5 Techniken der Verhandlungspsychologie
In schwierigen, wenig partnerschaftlichen Verhandlungen gibt es diverse Möglichkeiten, mit den Techniken der Verhandlungspsychologie zum Erfolg zu kommen:
- Den Verhandlungspartner unter Stress setzen. Denn unter Stress werden mehr Zugeständnisse gemacht als in einem entspannten mentalen Zustand. Das funktioniert beispielsweise schon, indem der Einkäufer den Lieferanten warten lässt – egal ob virtuell oder am Verhandlungstisch.
- Den Entscheidungsträger des Lieferanten mit an den Tisch holen. Denn dieser kann dem Einkäufer in der Regel weiter entgegenkommen als der Verkäufer.
- Den Spielraum des Lieferanten herausfinden: Nach einer geforderten Preissenkung sollten Einkäufer dem Lieferanten schweigend in die Augen schauen. In dem Moment, wo der Lieferant wegschaut, denkt er nach. Das impliziert eine gewisse Preistoleranz gegenüber dem vorher aufgerufenen Angebot. Dieses Spiel sollten Einkäufer dreimal während eines Gesprächs aufziehen, um auch bei gut ausgebildeten Verkäufern den Verhandlungsspielraum aufzudecken.
- Als Einkäufer immer relativ verhandeln, nie absolut. Bedeutet: Sich in Prozentzahlen aufeinander zubewegen, nicht in konkreten Summen. Ein Beispiel: Der Lieferant will 100 Euro für ein Produkt haben, der Einkäufer bietet 50. Treffen sich beide in der Mitte, muss der Lieferant nur auf 25 Prozent verzichten, der Einkäufer aber 50 Prozent draufschlagen. Würden sich beide um 33 Prozent bewegen, würde die Einigung bei rund 67 Euro liegen – ein für den Einkäufer wesentlich besserer Deal.
- Good guy, bad guy: Die Einkaufsseite tritt zu dritt auf: Zwei Einkäufer und in der Mitte sitzt der Einkaufsleiter, der das Gespräch moderiert. Ein fachlicher Experte mimt dabei den freundlichen und zuvorkommenden Einkäufer, der andere agiert knallhart. Aus dieser Situation heraus resultiert in vielen Fällen eine Unsicherheit beim Lieferanten, auf dann fallende Zugeständnisse kann der Einkaufsleiter sein Gegenüber festnageln.

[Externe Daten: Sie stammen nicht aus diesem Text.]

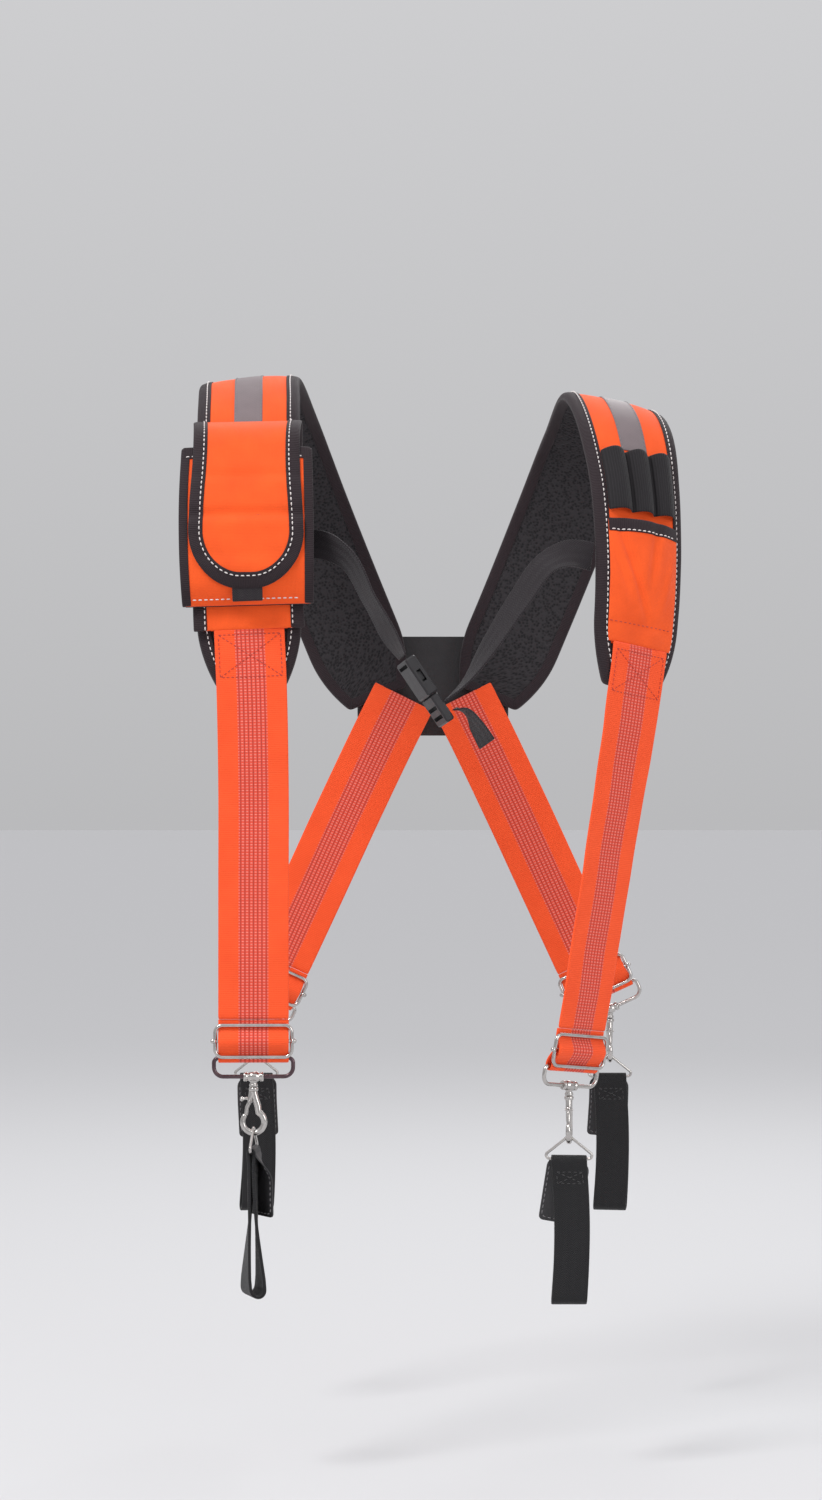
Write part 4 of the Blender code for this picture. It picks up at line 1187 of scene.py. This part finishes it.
def rounded_wire(points, radius):
    """A wire with ball ends, its radii easing to nothing over one radius at each end."""
    points = [Vector(point) for point in points]
    start, stop = (points[0] - points[1]).normalized(), (points[-1] - points[-2]).normalized()
    before, after = [], []
    for turn in np.radians((90, 65, 40, 20)):
        reach, size = radius * math.sin(turn), max(1e-5, radius * math.cos(turn))
        before.append((points[0] + start * reach, size))
        after.append((points[-1] + stop * reach, size))
    line = before + [(point, radius) for point in points] + after[::-1]
    return tube([point for point, _ in line], [size for _, size in line])


def lathe(profile, matrix=Matrix.Identity(4)):
    """A turned solid about Z from (radius, z) points in mm, closed at both ends, then placed."""
    points, faces, sides = [], [], LATHE_SIDES
    for radius, z in profile:
        for k in range(sides):
            angle = 2 * math.pi * k / sides
            points.append((radius * MM * math.cos(angle), radius * MM * math.sin(angle), z * MM))
    for row in range(len(profile) - 1):
        faces += ring_faces(row * sides, (row + 1) * sides, sides)
    faces += [tuple(range(sides)), tuple(range(len(points) - sides, len(points)))]
    mesh = bpy.data.meshes.new("turned")
    mesh.from_pydata(points, [], faces)
    flip_outward(mesh)
    mesh.transform(matrix)
    return mesh


def hardware(corner, name, body, node, meshes, matrix, material=STEEL):
    """One steel piece of a hanger from several meshes, placed by the matrix."""
    points, faces = [], []
    for mesh in meshes:
        first = len(points)
        points += [matrix @ vertex.co for vertex in mesh.vertices]
        faces += [tuple(first + i for i in polygon.vertices) for polygon in mesh.polygons]
        bpy.data.meshes.remove(mesh)
    made = bpy.data.meshes.new(f"{corner}_{name}")
    made.from_pydata([tuple(point) for point in points], [], faces)
    made.materials.append(material)
    piece = link(bpy.data.objects.new(f"{corner}_{name}", made))
    finished(piece, f"{corner}_{body}", "plated_steel", f"{corner}_{node}")


def arc(centre, radius, start, stop, steps):
    """Points round a circle, from one angle to another in degrees."""
    return [
        (centre[0] + radius * math.cos(a), centre[1] + radius * math.sin(a))
        for a in np.radians(np.linspace(start, stop, steps + 1))
    ]


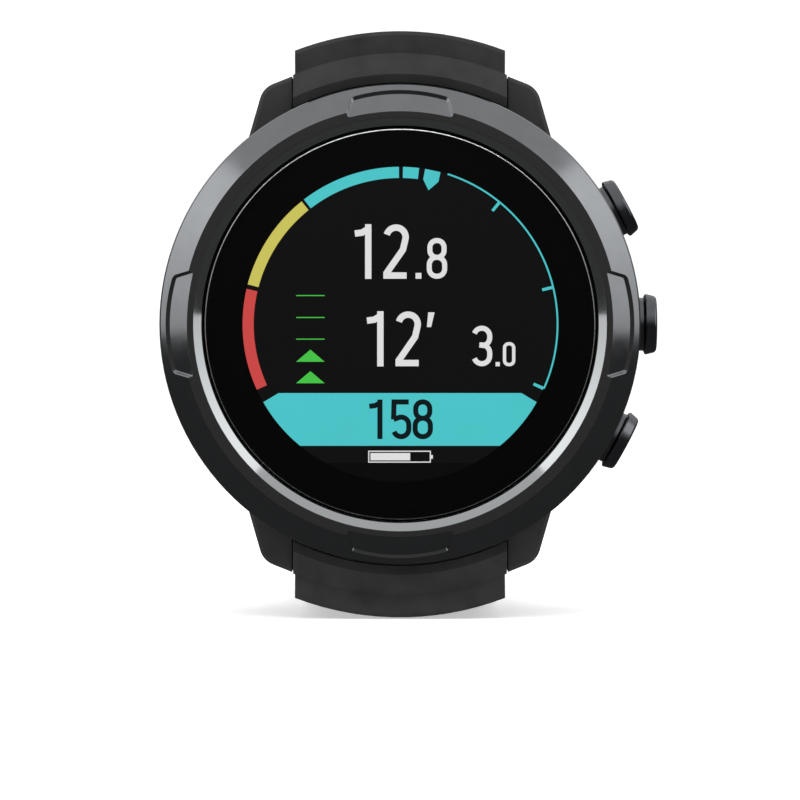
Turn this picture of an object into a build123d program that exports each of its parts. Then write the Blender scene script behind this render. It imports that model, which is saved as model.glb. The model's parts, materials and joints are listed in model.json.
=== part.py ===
from build123d import *
import math
import os

# Wrist dive computer, standing upright on the flat underside of its lower strap half.
# Millimetres. The dial faces -Y, twelve o'clock is +Z, and the three buttons are on +X.
# The origin is the middle of the strap's flat underside.
#
# The watch itself is modelled in the dial frame: x to the right, y towards twelve o'clock,
# and z towards the viewer, so a depth d below the bezel's front face is z = -d.
# Strap routes are modelled in the side frame (y is depth behind the bezel, z is rise above
# the dial axis), before they are placed in the same way.

# Driving dimensions
BEZEL_R = 26.5
TOTAL_DEPTH = 16.5
STRAP_END_R = 32.57
STRAP_FACE = STRAP_END_R + 0.03
DIAL_HEIGHT = STRAP_FACE
FRONT_Y = -32.0

# Bezel and glass
BEZEL_CREST_OUT_R, BEZEL_CREST_IN_R = 23.9, 22.7
BEZEL_BORE_R, BEZEL_BORE_TOP, BEZEL_SKIRT_IN_R, BEZEL_SKIRT_DEPTH = 21.68, 0.7, 25.1, 6.0
BEZEL_EDGE_R, BEZEL_EDGE_DEPTH, BEZEL_SIDE_DEPTH = 26.35, 1.82, 2.15
BEZEL_SHELF_R, BEZEL_SHELF_TOP, BEZEL_SHELF_BOTTOM = 20.4, 3.3, 4.3
GRIP_IN_R, GRIP_OUT_R = 23.36, 25.75
GRIP_FLOOR_IN_HALF, GRIP_FLOOR_OUT_HALF, GRIP_WALL_SLOPE, GRIP_CORNER_R = 5.8, 4.5, 42, 0.35
GLASS_R, GLASS_TOP, GLASS_BOTTOM, GLASS_EDGE = 21.58, 0.55, 2.9, 0.15
DISPLAY_OPENING_R, DISPLAY_MASK_R = 17.35, 20.2

# Case
CASE_R, CASE_BACK_R, CASE_TOP, CASE_SHOULDER, CASE_BOTTOM = 26.2, 25.2, 4.7, 6.05, 14.5
CASE_TAPER_TOP = 11.5
CAVITY_R, CASE_NECK_R = 20.6, 25.0
STRAP_FLAT, STRAP_FLAT_TOP = 23.3, 7.2
LUG_INNER, LUG_TOP, LUG_BOTTOM, LUG_CORNER_R, LUG_EDGE = 12.0, 6.3, 15.2, 2.4, 0.4
BACK_R, BACK_FLAT, BACK_PLATE_DEPTH, BACK_DOME_R = 24.6, 23.0, 15.9, 17.0
GROOVE_IN_R, GROOVE_OUT_R, GROOVE_DEPTH = 21.0, 21.8, 0.6
SCREW_CIRCLE_R, SCREW_HEAD_R, SCREW_SHANK_R = 22.75, 1.15, 0.6
SCREW_SEAT, SCREW_HEAD_END, SCREW_TIP = 15.1, 15.8, 12.0
SENSOR_Y, SENSOR_R, SENSOR_COVER_R, SENSOR_COVER_TOP = -9.0, 2.2, 2.6, 15.6
SENSOR_HOLE_R, SENSOR_HOLE_CIRCLE_R = 0.3, 1.5
CONTACT_Y, CONTACT_R, CONTACT_PITCH = 10.0, 0.8, 3.0
FIT = 0.03

# Electronics
BOARD_R, BOARD_TOP, BOARD_BOTTOM = 16.9, 6.4, 7.2
CHASSIS_R, CHASSIS_TOP, CHASSIS_BOTTOM = 20.0, 5.0, 5.9
DISPLAY_R, DISPLAY_TOP, DISPLAY_BOTTOM = 18.6, 3.1, 4.9
POST_CIRCLE_R, POST_R, POST_BOTTOM = 18.4, 1.1, 13.9
MOTOR_Y, MOTOR_R, MOTOR_BOTTOM, MOTOR_WALL, MOTOR_SHAFT_R = 14.6, 4.0, 10.0, 0.3, 0.35
WEIGHT_R, WEIGHT_TOP, WEIGHT_BOTTOM = 3.35, 7.7, 9.3
FLEX_HALF, FLEX_Y, FLEX_THICK, FLEX_TAIL = 3.5, -15.1, 0.2, 2.6

# Buttons: distances along each button's own axis are measured from the dial axis
BUTTONS = {"upper": 28.0, "middle": 0.0, "lower": -28.0}
BUTTON_DEPTH = 9.7
CAP_BASE, CAP_RIM, CAP_TOP, CAP_BASE_R, CAP_TOP_R, CAP_EDGE = 27.25, 28.58, 28.7, 3.4, 3.12, 0.2
NECK_START, NECK_R, NECK_IN_R = 25.95, 2.96, 2.45
COUNTERBORE_START, COUNTERBORE_R = 25.0, 3.45
TUBE_START, TUBE_R, TUBE_BORE_R = 20.0, 2.0, 1.35
STEM_START, STEM_R, CAP_FLOOR = 18.7, 1.25, 26.6
CLIP_START, CLIP_THICKNESS, CLIP_R, GROOVE_R = 19.55, 0.4, 2.1, 0.9
SEAL_AT, SEAL_MAJOR_R, SEAL_MINOR_R, SEAL_GROOVE_R, SEAL_GROOVE_HALF = 22.6, 1.12, 0.22, 0.89, 0.3
SPRING_R, SPRING_WIRE_R, SPRING_TURNS = 1.85, 0.14, 3.0
SWITCH_AT, SWITCH_SIZE, SWITCH_PIN_AT, SWITCH_PIN_R, SWITCH_PIN_LENGTH = 16.4, (4.2, 3.8, 1.6), 17.5, 0.8, 0.7

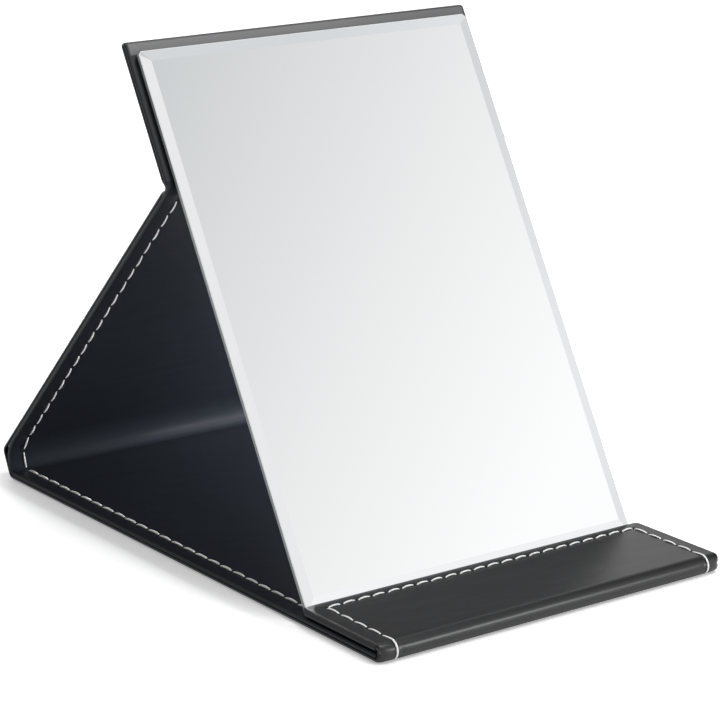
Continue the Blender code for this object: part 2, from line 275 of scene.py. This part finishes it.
# Origin, direction along the panel, direction from the outer leather to the lining
panels = {
    "base": (np.array((fold_y, 0.0)), direction(0.0), direction(QUARTER)),
    "spine": (hinge["spine"], direction(spine_angle), direction(spine_angle + QUARTER)),
    "support": (hinge["support"], direction(support_angle), direction(support_angle + QUARTER)),
    "mirror": (hinge["mirror"], direction(MIRROR_LEAN), direction(MIRROR_LEAN + QUARTER)),
    "flap": (fold_centre + (0.0, FOLD_RADIUS), direction(0.0), direction(-QUARTER)),
}
base_length = float(hinge["spine"][0] - fold_y)
# How much of its two panels each bend takes up
lower_take = SPINE_BEND * math.tan(spine_angle / 2)
upper_take = SPINE_BEND * math.tan((support_angle - spine_angle) / 2)
top_take = TOP_BEND * math.tan((support_angle - MIRROR_LEAN) / 2)
flap_length = FLAP_LENGTH - FOLD_RADIUS


def arc(radius_x, radius_y, first, last, steps):
    """Points (radius_x cos a, radius_y sin a) for a from first to last."""
    angle = np.linspace(first, last, steps)[:, None]
    return np.hstack((radius_x * np.cos(angle), radius_y * np.sin(angle)))


# Edge profile as (distance in from the edge, height above the outer face): from the bottom of
# the groove between leather and lining, round the turned edge, over the dip that the seam
# pulls, to the flat face
OUTER_EDGE = np.vstack((
    [(0.00080, 0.00155), (0.00045, 0.00152)],
    (0.00025, 0.00122) + arc(-0.00025, 0.00028, QUARTER * 0.8, 0.0, 4),
    (0.00140, 0.00145) + arc(-0.00140, -0.00125, 0.15, QUARTER * 0.92, 8),
    [(0.0024, 0.00011), (0.0036, 0.00005), (0.0048, 0.00003), (0.0056, 0.00007),
     (0.0062, 0.00013), (0.0068, 0.00007), (0.0078, 0.00001), (0.0092, 0.0)],
))
CORNER_RADIUS = 0.0024
UPPER_CORNER_RADIUS = 0.0016
ROW_STEP = 0.003


def straight_rows(panel, first, last):
    """Rows along a panel's left side, at the points origin + s along for s from first to last.

    A row has x, its outward direction as (x, along), point, along, inwards and distance s.
    """
    origin, along, inwards = panels[panel]
    count = max(2, int(abs(last - first) / ROW_STEP) + 1)
    s = np.linspace(first, last, count)
    ones = np.ones(count)
    return (-HALF_WIDTH * ones, -ones, 0 * ones, origin + s[:, None] * along,
            ones[:, None] * along, ones[:, None] * inwards, s)


def free_end_rows(panel, last, radius):
    """Rows round the left corner of a free end and on to its middle.

    The corner is x = radius (1 - cos a) - HALF_WIDTH, s = last - radius (1 - sin a) for a up to
    a quarter turn.
    """
    origin, along, inwards = panels[panel]
    angle = np.linspace(0.0, QUARTER, 8)[1:]
    width = np.linspace(-HALF_WIDTH + radius, 0.0, 30)[1:]
    x = np.concatenate((-HALF_WIDTH + radius * (1 - np.cos(angle)), width))
    s = np.concatenate((last - radius * (1 - np.sin(angle)), 0 * width + last))
    out_x = np.concatenate((-np.cos(angle), 0 * width))
    out_s = np.concatenate((np.sin(angle), 0 * width + 1))
    ones = np.ones(len(x))[:, None]
    return x, out_x, out_s, origin + s[:, None] * along, ones * along, ones * inwards, s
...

Wenn die Situation eskaliert: So handeln Sie richtig
Generell sollten Einkäufer in eskalierenden Gesprächen sachlich bleiben und von der grundsätzlichen Position nicht abweichen, auch wenn der Lieferant zum Angriff übergeht. Um die Situation zu beruhigen, können bisher nicht ins Spiel gebrachte Optionen und neue Alternativen helfen. Das muss nicht eine Verbesserung des Angebots sein, sondern kann sich auch auf die Zahlungsbedingungen, Lieferkonditionen oder Ähnliches beziehen.
Einkäufer sollten sich im Extremfall jedoch nicht davor scheuen, die Verhandlung abzubrechen. Wenn die Emotionen hochkochen, ist eine Vertagung um ein oder zwei Tage eine gute Option. So kann der Lieferant nochmals in sich gehen, an welchen Punkten er gegebenenfalls nachgeben kann. Alternativ kann auch schon eine kurze Verhandlungspause helfen.